**Data extract**
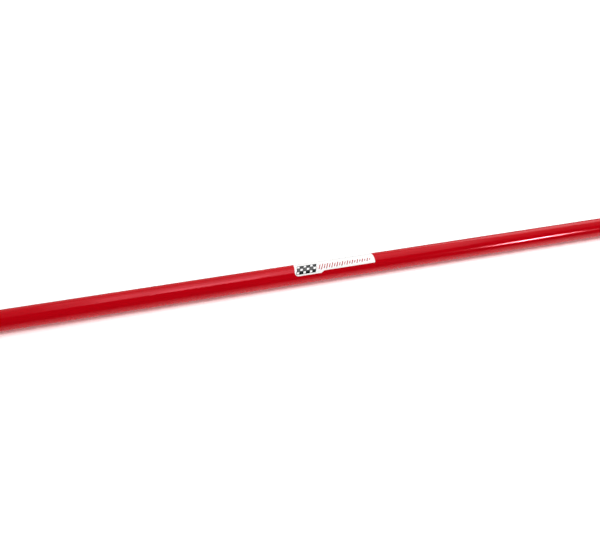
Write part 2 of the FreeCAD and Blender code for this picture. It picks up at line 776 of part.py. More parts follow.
def make_link_rubber(name, sign, height, nipple_up):
    """A link bushing: a round-edged pad with a nipple that centres it in its hole."""
    body = new_body(name)
    radius, nipple = "sizes.rubber_diameter / 2", "places.nipple_radius"
    bore, tall = "places.link_bore", "sizes.rubber_height"
    way = 1 if nipple_up else -1
    turn(
        body,
        [
            (bore, "0"),
            (radius, "0"),
            (radius, f"{way} * {tall}"),
            (nipple, f"{way} * {tall}"),
            (nipple, f"{way} * ({tall} + places.nipple_length)"),
            (bore, f"{way} * ({tall} + places.nipple_length)"),
        ],
    )
    ease(body, "Fillet", "sizes.rubber_edge_radius", ring_at(radius, "0"))
    ease(body, "Fillet", "sizes.rubber_inner_edge_radius", ring_at(radius, f"{way} * {tall}"))
    keep(at_link(body, sign, height), name)


def make_dished_washer(name, sign, height, rim_up):
    body = new_body(name)
    way = 1 if rim_up else -1
    thick, bore = "sizes.washer_thickness", "places.link_bore"
    rim, top = "places.dish_start + sizes.washer_dish_width", f"({thick} + sizes.washer_dish_rise)"
    turn(
        body,
        [
            (bore, "0"),
            ("places.dish_start + places.dish_skew", "0"),
            ("places.washer_radius", f"{way} * ({top} - {thick} * cos(places.dish_angle))"),
            (rim, f"{way} * {top}"),
            ("places.dish_start", f"{way} * {thick}"),
            (bore, f"{way} * {thick}"),
        ],
    )
    rims = [ring_at(bore, "0"), ring_at(bore, f"{way} * {thick}")]
    rims.append(ring_at(rim, f"{way} * {top}"))
    ease(body, "Fillet", "sizes.washer_edge_radius", lambda e: any(r(e) for r in rims))
    keep(at_link(body, sign, height), name)


def make_hex_blank(name, height_expression, both_faces):
    """A hexagon with its corners turned off at 30 degrees on one face or both."""
    body = new_body(name)
    outline = new_sketch(body, "XY_Plane")
    draw_hexagon(outline, "places.hex_corner")
    pad(body, outline, height_expression)
    flat, out = "places.hex_flat", "places.hex_corner + sizes.overrun"
    drop = f"({out} - {flat}) * tan(30)"
    turn(body, [(flat, "0"), (out, "0"), (out, drop)], cut=True)
    if both_faces:
        top = height_expression
        turn(body, [(flat, top), (out, top), (out, f"{top} - {drop}")], cut=True)
    return body


def make_link_bolt(side, sign):
    """The long link bolt, head down, with its thread cut as a real helix."""
    body = make_hex_blank(f"link_bolt_{side}", "sizes.bolt_head_height", both_faces=False)
    shank = new_sketch(body, "XY_Plane", "sizes.bolt_head_height")
    draw_circle(shank, "places.bolt_radius")
    pad(body, shank, "places.bolt_end_z - sizes.bolt_head_height")
    radius = "places.bolt_radius"
    ease(body, "Fillet", "sizes.under_head_radius", ring_at(radius, "sizes.bolt_head_height"))
    ease(body, "Chamfer", "places.bolt_end_chamfer", ring_at(radius, "places.bolt_end_z"))
    form = new_sketch(body, "XZ_Plane")
    start = "places.bolt_end_z - sizes.thread_length"
    crest = "places.bolt_radius + places.thread_overshoot"
    root = "places.bolt_radius - places.thread_depth"
    draw_outline(
        form,
        [
            (crest, f"{start} - places.thread_crest_half"),
            (root, f"{start} - places.thread_root_half"),
            (root, f"{start} + places.thread_root_half"),
            (crest, f"{start} + places.thread_crest_half"),
        ],
    )
    groove = body.newObject("PartDesign::SubtractiveHelix", f"link_bolt_{side}_thread")
    groove.Profile = form
    groove.ReferenceAxis = (origin_feature(body, "Z_Axis"), [""])
    groove.Mode = "pitch-height-angle"
    bind(groove, Pitch="sizes.thread_pitch", Height="sizes.thread_length + sizes.thread_pitch")
    groove.Reversed = False
    form.Visibility = False
    keep(at_link(body, sign, "0"), f"link_bolt_{side}")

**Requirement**
Reproduce the material exactly, with every line intact.

**Complete output**
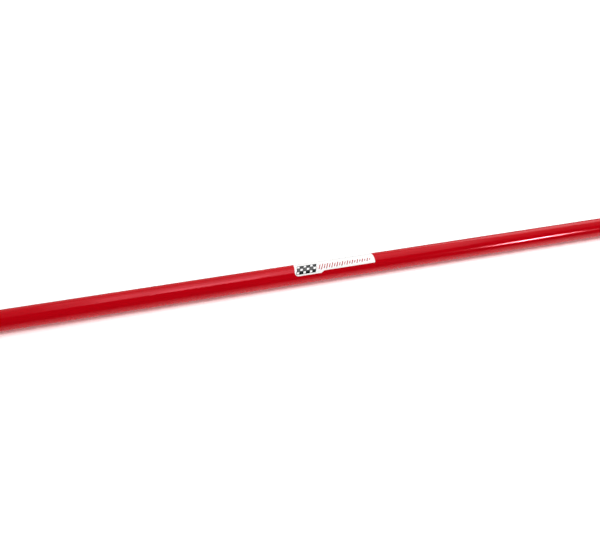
Write part 2 of the FreeCAD and Blender code for this picture. It picks up at line 776 of part.py. More parts follow.
def make_link_rubber(name, sign, height, nipple_up):
    """A link bushing: a round-edged pad with a nipple that centres it in its hole."""
    body = new_body(name)
    radius, nipple = "sizes.rubber_diameter / 2", "places.nipple_radius"
    bore, tall = "places.link_bore", "sizes.rubber_height"
    way = 1 if nipple_up else -1
    turn(
        body,
        [
            (bore, "0"),
            (radius, "0"),
            (radius, f"{way} * {tall}"),
            (nipple, f"{way} * {tall}"),
            (nipple, f"{way} * ({tall} + places.nipple_length)"),
            (bore, f"{way} * ({tall} + places.nipple_length)"),
        ],
    )
    ease(body, "Fillet", "sizes.rubber_edge_radius", ring_at(radius, "0"))
    ease(body, "Fillet", "sizes.rubber_inner_edge_radius", ring_at(radius, f"{way} * {tall}"))
    keep(at_link(body, sign, height), name)


def make_dished_washer(name, sign, height, rim_up):
    body = new_body(name)
    way = 1 if rim_up else -1
    thick, bore = "sizes.washer_thickness", "places.link_bore"
    rim, top = "places.dish_start + sizes.washer_dish_width", f"({thick} + sizes.washer_dish_rise)"
    turn(
        body,
        [
            (bore, "0"),
            ("places.dish_start + places.dish_skew", "0"),
            ("places.washer_radius", f"{way} * ({top} - {thick} * cos(places.dish_angle))"),
            (rim, f"{way} * {top}"),
            ("places.dish_start", f"{way} * {thick}"),
            (bore, f"{way} * {thick}"),
        ],
    )
    rims = [ring_at(bore, "0"), ring_at(bore, f"{way} * {thick}")]
    rims.append(ring_at(rim, f"{way} * {top}"))
    ease(body, "Fillet", "sizes.washer_edge_radius", lambda e: any(r(e) for r in rims))
    keep(at_link(body, sign, height), name)


def make_hex_blank(name, height_expression, both_faces):
    """A hexagon with its corners turned off at 30 degrees on one face or both."""
    body = new_body(name)
    outline = new_sketch(body, "XY_Plane")
    draw_hexagon(outline, "places.hex_corner")
    pad(body, outline, height_expression)
    flat, out = "places.hex_flat", "places.hex_corner + sizes.overrun"
    drop = f"({out} - {flat}) * tan(30)"
    turn(body, [(flat, "0"), (out, "0"), (out, drop)], cut=True)
    if both_faces:
        top = height_expression
        turn(body, [(flat, top), (out, top), (out, f"{top} - {drop}")], cut=True)
    return body


def make_link_bolt(side, sign):
    """The long link bolt, head down, with its thread cut as a real helix."""
    body = make_hex_blank(f"link_bolt_{side}", "sizes.bolt_head_height", both_faces=False)
    shank = new_sketch(body, "XY_Plane", "sizes.bolt_head_height")
    draw_circle(shank, "places.bolt_radius")
    pad(body, shank, "places.bolt_end_z - sizes.bolt_head_height")
    radius = "places.bolt_radius"
    ease(body, "Fillet", "sizes.under_head_radius", ring_at(radius, "sizes.bolt_head_height"))
    ease(body, "Chamfer", "places.bolt_end_chamfer", ring_at(radius, "places.bolt_end_z"))
    form = new_sketch(body, "XZ_Plane")
    start = "places.bolt_end_z - sizes.thread_length"
    crest = "places.bolt_radius + places.thread_overshoot"
    root = "places.bolt_radius - places.thread_depth"
    draw_outline(
        form,
        [
            (crest, f"{start} - places.thread_crest_half"),
            (root, f"{start} - places.thread_root_half"),
            (root, f"{start} + places.thread_root_half"),
            (crest, f"{start} + places.thread_crest_half"),
        ],
    )
    groove = body.newObject("PartDesign::SubtractiveHelix", f"link_bolt_{side}_thread")
    groove.Profile = form
    groove.ReferenceAxis = (origin_feature(body, "Z_Axis"), [""])
    groove.Mode = "pitch-height-angle"
    bind(groove, Pitch="sizes.thread_pitch", Height="sizes.thread_length + sizes.thread_pitch")
    groove.Reversed = False
    form.Visibility = False
    keep(at_link(body, sign, "0"), f"link_bolt_{side}")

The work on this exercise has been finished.